The *agreement as evaluation* paradigm implicitly assumes the existence of a single “ideal” explanation (i.e. ranking of tokens) which all methods must uncover, and new feature attribution methods are evaluated based on how strongly they correlate with the“ideal” explanation. However, it is unclear whether this assumption holds. For instance, input token importance rankings may only capture a narrow slice of the model’s behavior, such that many plausible rankings exist.

Since many tasks may be too complex for humans to judge token-level importance, it can be unclear how to choose the “ideal” ranking. While a handful of highly polar tokens are generally indicative of the label in binary sentiment classification [58], annotators may be unsure how to rank the other tokens. The difficulty increases in the pair-sequence setting – if two words indicate a contradiction, which is more important? As a result, when agreement is measured in the presence of multiple faithful and plausible rankings, feature attribution methods may look deceptively problematic, even if they are not.

Figure 1b shows an example of how different explanation methods can highlight different tokens as being important for the prediction, even though the underlying model is the same. Figure 1b shows a textual entailment example from the MNLI dataset, where the task is to predict whether or not the second sentence entails the first. The first sentence comes after the [CLS] token: “*But there are many more who still need our help.*”. The second sentence comes after the first [SEP] token: “*10,000 people still need our help*”. Given that we see different explanations for the same example using the same model, it is unclear how to identify which of these explanations is the “ideal” one.

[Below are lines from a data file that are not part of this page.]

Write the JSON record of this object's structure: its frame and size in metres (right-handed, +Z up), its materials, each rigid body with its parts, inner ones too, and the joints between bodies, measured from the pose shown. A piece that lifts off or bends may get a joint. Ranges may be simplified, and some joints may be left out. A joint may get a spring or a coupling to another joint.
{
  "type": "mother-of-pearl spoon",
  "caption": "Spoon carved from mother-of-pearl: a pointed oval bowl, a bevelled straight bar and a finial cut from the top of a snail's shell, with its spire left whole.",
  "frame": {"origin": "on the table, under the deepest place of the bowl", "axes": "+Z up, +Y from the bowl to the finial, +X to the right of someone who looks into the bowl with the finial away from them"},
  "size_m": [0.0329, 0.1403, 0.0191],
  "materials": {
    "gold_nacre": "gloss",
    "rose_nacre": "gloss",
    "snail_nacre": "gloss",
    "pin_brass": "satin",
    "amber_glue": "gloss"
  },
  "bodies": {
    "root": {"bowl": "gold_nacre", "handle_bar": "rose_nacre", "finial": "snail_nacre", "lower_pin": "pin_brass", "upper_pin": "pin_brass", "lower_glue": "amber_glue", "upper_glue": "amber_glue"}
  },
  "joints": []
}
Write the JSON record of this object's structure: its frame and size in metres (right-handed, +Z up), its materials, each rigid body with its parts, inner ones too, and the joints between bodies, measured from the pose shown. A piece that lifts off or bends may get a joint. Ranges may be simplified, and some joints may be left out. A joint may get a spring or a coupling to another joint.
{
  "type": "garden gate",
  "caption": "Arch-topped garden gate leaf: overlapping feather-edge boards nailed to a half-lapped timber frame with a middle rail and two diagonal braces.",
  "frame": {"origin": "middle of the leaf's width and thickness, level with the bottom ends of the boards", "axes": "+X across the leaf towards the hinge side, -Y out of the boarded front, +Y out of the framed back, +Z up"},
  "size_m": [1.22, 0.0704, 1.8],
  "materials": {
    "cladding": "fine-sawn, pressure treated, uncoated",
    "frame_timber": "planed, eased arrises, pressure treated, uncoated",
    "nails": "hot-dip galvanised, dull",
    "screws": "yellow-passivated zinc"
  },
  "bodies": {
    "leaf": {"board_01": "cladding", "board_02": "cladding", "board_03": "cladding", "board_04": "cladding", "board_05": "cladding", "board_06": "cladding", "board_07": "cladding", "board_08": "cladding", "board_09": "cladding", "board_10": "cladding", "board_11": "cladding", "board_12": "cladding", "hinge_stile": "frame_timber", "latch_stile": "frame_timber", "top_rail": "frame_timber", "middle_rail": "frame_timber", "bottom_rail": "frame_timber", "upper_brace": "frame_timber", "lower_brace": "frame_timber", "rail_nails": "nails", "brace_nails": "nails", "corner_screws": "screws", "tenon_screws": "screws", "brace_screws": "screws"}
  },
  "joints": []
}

Instead of evaluating potential explanations based on how well they correlate with one another, we suggest that researchers and practitioners should test various explanation methods and employ a human-in-the-loop process to determine if the explanations align with human intuition for the particular use case at hand. This can be used in combination with metrics such as those suggested by Atanasova et al. [31].

## 7. Conclusion

In this work, we investigate how strongly attention-based explanations correlate with recent feature attribution methods for NLP tasks. We compare attention-based explanations to five recent feature attribution methods, using both transformer- and LSTM-based models, on both single- and pair-sequence tasks. Overall, we observe a low degree of correlation between the attention-based explanations and the feature attribution explanations. For the transformer-based model, we find a weak correlation across all explanations for both task types. For the BiLSTM, we observe some strong correlations between explanations, but only for simple single-sequence tasks.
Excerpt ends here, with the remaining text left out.